No primeiro volume desta Torquatália, temos quase toda a diversidade textual de Torquato Neto, poeta, letrista, jornalista que participou ativamente do cenário artístico nacional dos tempos da Tropicália até o seu suicídio, em 1972, no ápice da repressão da Ditadura Militar. O organizador desse livro, Paulo Roberto Pires, faz questão de deixar claro que o objetivo desse volume, subintitulado “Do lado de dentro”, é justamente explorar essa produção variada que Torquato nos legou de uma maneira mais sistemática. Para o segundo volume, ainda a ser resenhado, fica a coletânea da sua produção jornalística, especialmente a coluna Geléia Geral, publicada no jornal Última Hora.

No referido primeiro volume é difícil definir o que é poesia, o que é carta, o que é canção, o que é uma simples anotação.
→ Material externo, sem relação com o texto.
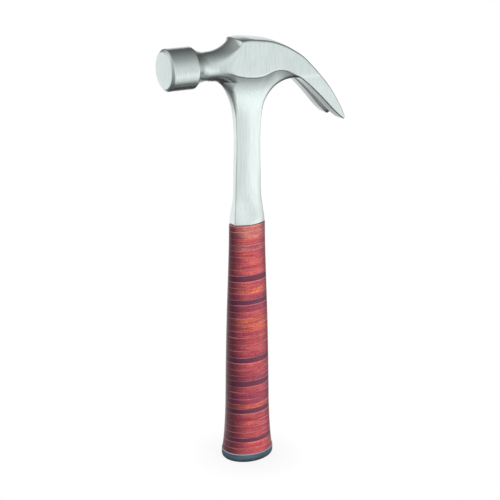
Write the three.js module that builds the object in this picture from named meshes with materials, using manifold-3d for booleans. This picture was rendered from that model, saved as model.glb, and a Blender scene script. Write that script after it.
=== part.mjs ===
// A one-piece steel claw hammer with a grip of leather washers and a steel end cap.
// Millimetres. Z runs up the handle from the butt, X from the striking face to the claw,
// Y across the thickness. The origin is the middle of the end cap's flat underside.

import * as THREE from "three";
import { mergeVertices } from "three/addons/utils/BufferGeometryUtils.js";
import Module from "manifold-3d";

const wasm = await Module();
wasm.setup();

// Overall sizes
const topEdgeHeight = 330;     // butt to the long edges along the top of the head
const crownRise = 1.2;           // the top bows up this much between those edges
const faceReach = 66.05;          // handle axis to the rim of the striking face
const clawReach = 73.6;          // handle axis to the claw's tip
const clawDrop = 63.9;           // top edge down to the claw's tip

// Striking end, turned about a level axis
const pollDepth = 17.9;          // top edge down to the poll's axis
const faceRadius = 13;
const faceCrown = 0.8;
const faceChamferLength = 1.8;
const bellRadius = 15.05;
const bellLength = 20;
const bellShoulderLength = 8;
const throatRadius = 10.4;
const throatReach = 34.05;        // rim of the face to the narrowest part of the throat
const throatFlareRadius = 31.5;
const bellFrontRadius = 14.95;

// Head block, cheeks and claw
const cheekHeight = 27.4;        // top edge down to the lowest point of a cheek
const cheekThickness = 23;
const clawTipWidth = 35;
const clawHollow = 1.8;          // the claw's underside is hollowed by this much
const undersideRound = 2.4;
const cheekFilletRadius = 26;    // from the neck's side out to the cheek

// Nail slot
const slotTipWidth = 6.4;
const slotRootWidth = 1.2;
const slotTopBevel = 0.6;
const slotUnderBevel = 1.5;
const slotCutOverrun = 3;

// Neck
const neckWidth = 18.8;
const neckThickness = 7.4;
const neckTopDepth = 25;         // top edge down to where the neck meets the cheeks
const neckRootDepth = 5;         // the neck runs on this far inside the head
const stemInset = 0.6;           // the head's own stem stays this far inside the neck's sides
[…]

O organizador, é claro, pretendeu realizar esse trabalho – e o realizou bem na medida do possível. O fato, porém, é que por essa Torquatália se percebe como os textos de Torquato são um reflexo do misto entre arte e vida que ele sempre pareceu almejar. Sendo tão diverso na sua produção quanto era na sua personalidade, ele nos mostra pelos seus textos por que acabou por se desvincular de todo e qualquer movimento – inclusive o tropicalista, que tanto ajudou a promover – para seguir seu próprio caminho -, “à margem da margem da margem”, como diz Pires.
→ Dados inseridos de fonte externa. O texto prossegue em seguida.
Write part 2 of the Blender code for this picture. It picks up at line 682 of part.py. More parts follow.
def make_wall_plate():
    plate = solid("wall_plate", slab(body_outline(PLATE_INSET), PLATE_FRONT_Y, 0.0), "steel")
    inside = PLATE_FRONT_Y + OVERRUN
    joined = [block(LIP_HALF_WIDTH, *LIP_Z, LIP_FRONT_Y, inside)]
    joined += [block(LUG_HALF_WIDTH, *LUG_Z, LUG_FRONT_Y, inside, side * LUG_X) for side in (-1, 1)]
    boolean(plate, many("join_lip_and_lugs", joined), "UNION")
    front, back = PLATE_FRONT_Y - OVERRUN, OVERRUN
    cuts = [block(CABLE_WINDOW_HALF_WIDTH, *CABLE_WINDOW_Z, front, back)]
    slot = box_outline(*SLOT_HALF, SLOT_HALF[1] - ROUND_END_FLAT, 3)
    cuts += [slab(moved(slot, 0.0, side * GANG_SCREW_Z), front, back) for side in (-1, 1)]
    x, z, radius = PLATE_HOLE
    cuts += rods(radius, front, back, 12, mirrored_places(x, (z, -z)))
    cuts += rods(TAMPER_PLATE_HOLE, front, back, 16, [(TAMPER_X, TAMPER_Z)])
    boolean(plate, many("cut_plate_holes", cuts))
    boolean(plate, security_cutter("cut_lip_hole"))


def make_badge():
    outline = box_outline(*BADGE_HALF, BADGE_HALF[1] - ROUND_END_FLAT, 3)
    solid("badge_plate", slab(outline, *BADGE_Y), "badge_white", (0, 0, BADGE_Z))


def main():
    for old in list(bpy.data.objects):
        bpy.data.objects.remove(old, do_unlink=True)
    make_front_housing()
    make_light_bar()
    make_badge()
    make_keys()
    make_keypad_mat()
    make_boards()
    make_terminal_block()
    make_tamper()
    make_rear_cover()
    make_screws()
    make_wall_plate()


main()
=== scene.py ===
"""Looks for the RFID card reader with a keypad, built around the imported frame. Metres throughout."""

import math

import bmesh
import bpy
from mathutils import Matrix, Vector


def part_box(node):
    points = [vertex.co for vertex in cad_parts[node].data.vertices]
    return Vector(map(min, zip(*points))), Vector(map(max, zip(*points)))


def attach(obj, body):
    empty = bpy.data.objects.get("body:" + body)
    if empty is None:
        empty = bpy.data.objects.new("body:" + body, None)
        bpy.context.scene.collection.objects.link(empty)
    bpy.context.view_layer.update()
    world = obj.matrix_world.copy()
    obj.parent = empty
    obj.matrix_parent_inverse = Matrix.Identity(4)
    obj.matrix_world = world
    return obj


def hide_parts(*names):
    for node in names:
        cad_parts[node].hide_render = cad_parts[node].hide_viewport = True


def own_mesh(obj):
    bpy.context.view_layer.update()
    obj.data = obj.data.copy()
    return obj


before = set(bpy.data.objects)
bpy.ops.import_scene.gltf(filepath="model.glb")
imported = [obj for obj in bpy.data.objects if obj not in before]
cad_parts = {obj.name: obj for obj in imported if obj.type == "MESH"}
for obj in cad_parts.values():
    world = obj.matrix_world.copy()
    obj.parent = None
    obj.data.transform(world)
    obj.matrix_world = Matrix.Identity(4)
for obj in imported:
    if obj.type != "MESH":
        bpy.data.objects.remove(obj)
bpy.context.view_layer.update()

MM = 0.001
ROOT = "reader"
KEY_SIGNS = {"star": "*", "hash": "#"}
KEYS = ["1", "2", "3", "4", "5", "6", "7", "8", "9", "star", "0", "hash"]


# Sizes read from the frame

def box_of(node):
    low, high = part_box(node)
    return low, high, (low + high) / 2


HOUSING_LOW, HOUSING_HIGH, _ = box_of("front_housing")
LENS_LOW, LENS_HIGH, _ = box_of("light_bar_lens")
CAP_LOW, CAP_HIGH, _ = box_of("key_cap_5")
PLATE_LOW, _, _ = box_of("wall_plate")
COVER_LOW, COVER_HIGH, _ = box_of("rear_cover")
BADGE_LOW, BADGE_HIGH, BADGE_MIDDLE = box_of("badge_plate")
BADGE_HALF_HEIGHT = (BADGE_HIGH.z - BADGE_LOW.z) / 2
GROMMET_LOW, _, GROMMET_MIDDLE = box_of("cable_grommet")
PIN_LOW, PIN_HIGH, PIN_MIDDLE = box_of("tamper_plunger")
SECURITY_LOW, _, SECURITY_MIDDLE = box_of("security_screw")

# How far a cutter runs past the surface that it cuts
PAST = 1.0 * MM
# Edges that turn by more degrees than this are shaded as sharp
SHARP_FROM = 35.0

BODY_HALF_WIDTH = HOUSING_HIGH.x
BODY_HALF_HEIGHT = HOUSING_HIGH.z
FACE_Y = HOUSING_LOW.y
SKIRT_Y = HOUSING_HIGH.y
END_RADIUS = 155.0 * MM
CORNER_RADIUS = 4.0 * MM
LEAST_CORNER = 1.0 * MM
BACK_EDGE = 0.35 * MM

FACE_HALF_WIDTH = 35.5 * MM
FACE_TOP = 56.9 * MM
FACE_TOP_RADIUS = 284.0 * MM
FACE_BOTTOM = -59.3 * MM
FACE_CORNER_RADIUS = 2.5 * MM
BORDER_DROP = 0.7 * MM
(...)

A Torquatália pela sua organização nos fornece uma leitura quase cronológica em que se percebe a trajetória do jovem piauiense para a Bahia e para o Rio e acaba vivendo efetivamente a sua época. O volume começa com seus poemas de juventude para, em seguida, já lermos os manifestos tropicalistas que Torquato escreveu. Até aí temos apenas mais um membro da Tropicália, porém quando lemos depois o seu cancioneiro e a sua poesia, percebemos o porquê de ele estar “à margem da margem da margem”, ou seja, longe da esquerda e já longe dos renovadores que esta rejeitou (os tropicalistas). A sua produção poético-musical parece ser bem diversa, indo de poemas de viés concretista até composições premonitórias da poesia marginal das décadas seguintes. Suas tentativas de se enveredar no cinema também são lembradas pelos “roteiros” que escreveu, sendo que um foi inclusive filmado (“O terror da Vermelha”).

Dentre as últimas seções desse volume, lemos cartas e anotações que nos lembram que, infelizmente, o criador muito ativo, que conhecia tudo e todos de sua  época e que acabou sendo censurado e até mesmo internado em hospícios. Ainda que não seja uma biografia, Torquatália nos mostra Torquato Neto em sua evolução criativa e nos dá razão para valorizá-lo como uma figura importante para a cultura brasileira que, assim como muitos, foi reprimida pelo autoritarismo.